# [WHAT NEEDS TO BE DONE]
Can you print every record below exactly as written?
--- Start of PROVIDED RECORDS ---
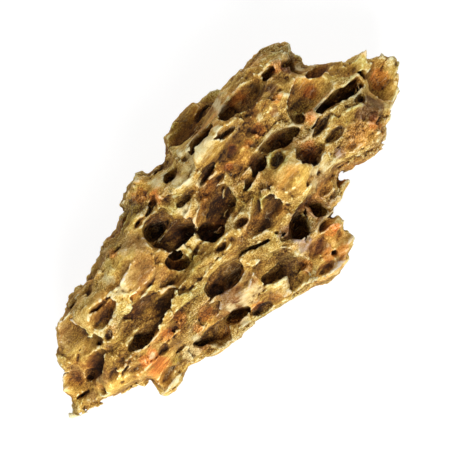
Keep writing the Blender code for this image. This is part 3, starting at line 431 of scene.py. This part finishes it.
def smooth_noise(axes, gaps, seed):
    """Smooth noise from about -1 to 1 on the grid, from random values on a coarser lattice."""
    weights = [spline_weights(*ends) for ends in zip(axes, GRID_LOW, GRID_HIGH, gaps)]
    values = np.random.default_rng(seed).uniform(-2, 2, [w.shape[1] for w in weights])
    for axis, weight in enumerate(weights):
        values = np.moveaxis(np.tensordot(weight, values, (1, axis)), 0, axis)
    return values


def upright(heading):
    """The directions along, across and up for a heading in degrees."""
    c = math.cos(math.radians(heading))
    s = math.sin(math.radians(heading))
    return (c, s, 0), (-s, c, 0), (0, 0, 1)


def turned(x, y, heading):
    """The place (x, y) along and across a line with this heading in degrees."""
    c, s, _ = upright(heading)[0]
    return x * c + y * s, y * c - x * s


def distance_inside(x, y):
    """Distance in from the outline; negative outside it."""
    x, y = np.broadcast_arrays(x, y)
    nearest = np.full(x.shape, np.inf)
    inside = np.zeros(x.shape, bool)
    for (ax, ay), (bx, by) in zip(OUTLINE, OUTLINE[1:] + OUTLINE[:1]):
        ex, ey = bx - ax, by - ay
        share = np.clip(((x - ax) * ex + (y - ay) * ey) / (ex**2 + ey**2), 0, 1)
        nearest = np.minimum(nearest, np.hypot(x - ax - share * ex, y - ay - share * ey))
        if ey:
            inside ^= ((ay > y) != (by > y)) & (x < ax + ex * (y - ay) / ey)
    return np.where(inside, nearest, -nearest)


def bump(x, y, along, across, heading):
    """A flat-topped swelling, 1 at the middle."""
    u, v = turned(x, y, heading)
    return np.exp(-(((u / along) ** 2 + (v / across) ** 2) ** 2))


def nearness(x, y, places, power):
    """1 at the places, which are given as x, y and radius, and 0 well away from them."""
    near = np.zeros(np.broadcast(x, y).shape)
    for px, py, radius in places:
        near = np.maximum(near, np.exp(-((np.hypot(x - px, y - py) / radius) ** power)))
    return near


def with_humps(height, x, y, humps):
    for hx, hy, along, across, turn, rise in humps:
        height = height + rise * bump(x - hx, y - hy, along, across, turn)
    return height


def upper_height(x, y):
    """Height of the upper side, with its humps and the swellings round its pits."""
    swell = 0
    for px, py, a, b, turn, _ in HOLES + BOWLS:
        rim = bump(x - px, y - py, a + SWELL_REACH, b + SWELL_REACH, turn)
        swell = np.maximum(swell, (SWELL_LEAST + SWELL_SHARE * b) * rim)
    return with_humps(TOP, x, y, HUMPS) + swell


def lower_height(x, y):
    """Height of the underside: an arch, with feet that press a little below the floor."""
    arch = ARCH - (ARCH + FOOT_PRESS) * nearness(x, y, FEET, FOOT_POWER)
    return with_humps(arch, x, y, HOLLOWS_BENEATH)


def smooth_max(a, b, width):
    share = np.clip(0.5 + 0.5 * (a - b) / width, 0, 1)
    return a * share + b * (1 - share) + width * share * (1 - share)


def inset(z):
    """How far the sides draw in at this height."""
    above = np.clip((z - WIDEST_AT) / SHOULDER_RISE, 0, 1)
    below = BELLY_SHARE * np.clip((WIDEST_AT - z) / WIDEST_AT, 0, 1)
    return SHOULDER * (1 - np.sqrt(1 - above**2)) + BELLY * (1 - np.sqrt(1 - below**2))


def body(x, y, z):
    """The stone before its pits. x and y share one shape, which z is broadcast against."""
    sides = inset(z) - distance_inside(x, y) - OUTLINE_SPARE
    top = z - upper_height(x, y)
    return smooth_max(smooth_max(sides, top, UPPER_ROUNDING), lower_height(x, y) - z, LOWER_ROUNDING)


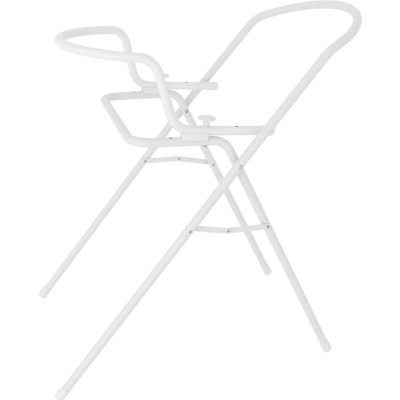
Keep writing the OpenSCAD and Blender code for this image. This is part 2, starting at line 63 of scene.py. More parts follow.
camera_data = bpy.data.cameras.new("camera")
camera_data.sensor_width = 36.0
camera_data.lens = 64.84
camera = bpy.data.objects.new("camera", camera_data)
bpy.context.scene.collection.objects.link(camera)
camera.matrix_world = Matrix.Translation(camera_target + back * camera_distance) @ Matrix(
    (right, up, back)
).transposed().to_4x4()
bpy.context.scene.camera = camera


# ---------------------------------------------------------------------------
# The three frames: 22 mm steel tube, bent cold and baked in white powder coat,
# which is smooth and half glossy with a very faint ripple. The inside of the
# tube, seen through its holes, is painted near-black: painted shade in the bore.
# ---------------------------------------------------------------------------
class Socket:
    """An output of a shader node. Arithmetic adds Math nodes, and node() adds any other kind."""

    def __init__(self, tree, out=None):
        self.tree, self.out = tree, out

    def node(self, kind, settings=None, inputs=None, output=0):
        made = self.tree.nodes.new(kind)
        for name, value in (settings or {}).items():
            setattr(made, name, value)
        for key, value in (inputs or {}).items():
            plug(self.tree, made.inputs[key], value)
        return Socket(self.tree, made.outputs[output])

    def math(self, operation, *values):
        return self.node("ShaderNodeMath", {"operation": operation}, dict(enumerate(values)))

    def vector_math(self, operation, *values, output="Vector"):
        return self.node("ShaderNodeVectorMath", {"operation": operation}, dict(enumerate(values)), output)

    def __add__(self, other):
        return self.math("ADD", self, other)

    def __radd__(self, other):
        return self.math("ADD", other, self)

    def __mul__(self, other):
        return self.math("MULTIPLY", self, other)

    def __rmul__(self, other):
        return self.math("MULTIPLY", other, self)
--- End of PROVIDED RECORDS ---
# [EXPECTED ANSWER]
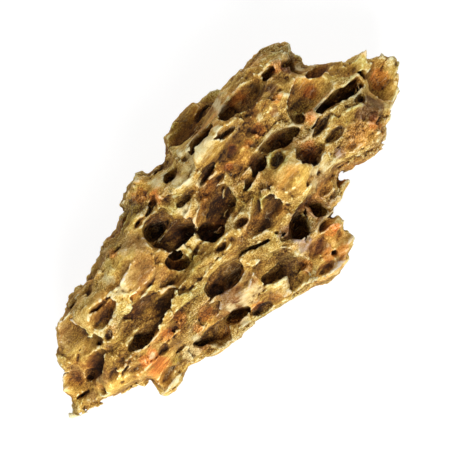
Keep writing the Blender code for this image. This is part 3, starting at line 431 of scene.py. This part finishes it.
def smooth_noise(axes, gaps, seed):
    """Smooth noise from about -1 to 1 on the grid, from random values on a coarser lattice."""
    weights = [spline_weights(*ends) for ends in zip(axes, GRID_LOW, GRID_HIGH, gaps)]
    values = np.random.default_rng(seed).uniform(-2, 2, [w.shape[1] for w in weights])
    for axis, weight in enumerate(weights):
        values = np.moveaxis(np.tensordot(weight, values, (1, axis)), 0, axis)
    return values


def upright(heading):
    """The directions along, across and up for a heading in degrees."""
    c = math.cos(math.radians(heading))
    s = math.sin(math.radians(heading))
    return (c, s, 0), (-s, c, 0), (0, 0, 1)


def turned(x, y, heading):
    """The place (x, y) along and across a line with this heading in degrees."""
    c, s, _ = upright(heading)[0]
    return x * c + y * s, y * c - x * s


def distance_inside(x, y):
    """Distance in from the outline; negative outside it."""
    x, y = np.broadcast_arrays(x, y)
    nearest = np.full(x.shape, np.inf)
    inside = np.zeros(x.shape, bool)
    for (ax, ay), (bx, by) in zip(OUTLINE, OUTLINE[1:] + OUTLINE[:1]):
        ex, ey = bx - ax, by - ay
        share = np.clip(((x - ax) * ex + (y - ay) * ey) / (ex**2 + ey**2), 0, 1)
        nearest = np.minimum(nearest, np.hypot(x - ax - share * ex, y - ay - share * ey))
        if ey:
            inside ^= ((ay > y) != (by > y)) & (x < ax + ex * (y - ay) / ey)
    return np.where(inside, nearest, -nearest)


def bump(x, y, along, across, heading):
    """A flat-topped swelling, 1 at the middle."""
    u, v = turned(x, y, heading)
    return np.exp(-(((u / along) ** 2 + (v / across) ** 2) ** 2))


def nearness(x, y, places, power):
    """1 at the places, which are given as x, y and radius, and 0 well away from them."""
    near = np.zeros(np.broadcast(x, y).shape)
    for px, py, radius in places:
        near = np.maximum(near, np.exp(-((np.hypot(x - px, y - py) / radius) ** power)))
    return near


def with_humps(height, x, y, humps):
    for hx, hy, along, across, turn, rise in humps:
        height = height + rise * bump(x - hx, y - hy, along, across, turn)
    return height


def upper_height(x, y):
    """Height of the upper side, with its humps and the swellings round its pits."""
    swell = 0
    for px, py, a, b, turn, _ in HOLES + BOWLS:
        rim = bump(x - px, y - py, a + SWELL_REACH, b + SWELL_REACH, turn)
        swell = np.maximum(swell, (SWELL_LEAST + SWELL_SHARE * b) * rim)
    return with_humps(TOP, x, y, HUMPS) + swell


def lower_height(x, y):
    """Height of the underside: an arch, with feet that press a little below the floor."""
    arch = ARCH - (ARCH + FOOT_PRESS) * nearness(x, y, FEET, FOOT_POWER)
    return with_humps(arch, x, y, HOLLOWS_BENEATH)


def smooth_max(a, b, width):
    share = np.clip(0.5 + 0.5 * (a - b) / width, 0, 1)
    return a * share + b * (1 - share) + width * share * (1 - share)


def inset(z):
    """How far the sides draw in at this height."""
    above = np.clip((z - WIDEST_AT) / SHOULDER_RISE, 0, 1)
    below = BELLY_SHARE * np.clip((WIDEST_AT - z) / WIDEST_AT, 0, 1)
    return SHOULDER * (1 - np.sqrt(1 - above**2)) + BELLY * (1 - np.sqrt(1 - below**2))


def body(x, y, z):
    """The stone before its pits. x and y share one shape, which z is broadcast against."""
    sides = inset(z) - distance_inside(x, y) - OUTLINE_SPARE
    top = z - upper_height(x, y)
    return smooth_max(smooth_max(sides, top, UPPER_ROUNDING), lower_height(x, y) - z, LOWER_ROUNDING)


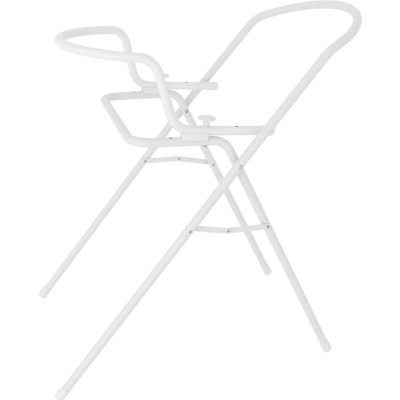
Keep writing the OpenSCAD and Blender code for this image. This is part 2, starting at line 63 of scene.py. More parts follow.
camera_data = bpy.data.cameras.new("camera")
camera_data.sensor_width = 36.0
camera_data.lens = 64.84
camera = bpy.data.objects.new("camera", camera_data)
bpy.context.scene.collection.objects.link(camera)
camera.matrix_world = Matrix.Translation(camera_target + back * camera_distance) @ Matrix(
    (right, up, back)
).transposed().to_4x4()
bpy.context.scene.camera = camera


# ---------------------------------------------------------------------------
# The three frames: 22 mm steel tube, bent cold and baked in white powder coat,
# which is smooth and half glossy with a very faint ripple. The inside of the
# tube, seen through its holes, is painted near-black: painted shade in the bore.
# ---------------------------------------------------------------------------
class Socket:
    """An output of a shader node. Arithmetic adds Math nodes, and node() adds any other kind."""

    def __init__(self, tree, out=None):
        self.tree, self.out = tree, out

    def node(self, kind, settings=None, inputs=None, output=0):
        made = self.tree.nodes.new(kind)
        for name, value in (settings or {}).items():
            setattr(made, name, value)
        for key, value in (inputs or {}).items():
            plug(self.tree, made.inputs[key], value)
        return Socket(self.tree, made.outputs[output])

    def math(self, operation, *values):
        return self.node("ShaderNodeMath", {"operation": operation}, dict(enumerate(values)))

    def vector_math(self, operation, *values, output="Vector"):
        return self.node("ShaderNodeVectorMath", {"operation": operation}, dict(enumerate(values)), output)

    def __add__(self, other):
        return self.math("ADD", self, other)

    def __radd__(self, other):
        return self.math("ADD", other, self)

    def __mul__(self, other):
        return self.math("MULTIPLY", self, other)

    def __rmul__(self, other):
        return self.math("MULTIPLY", other, self)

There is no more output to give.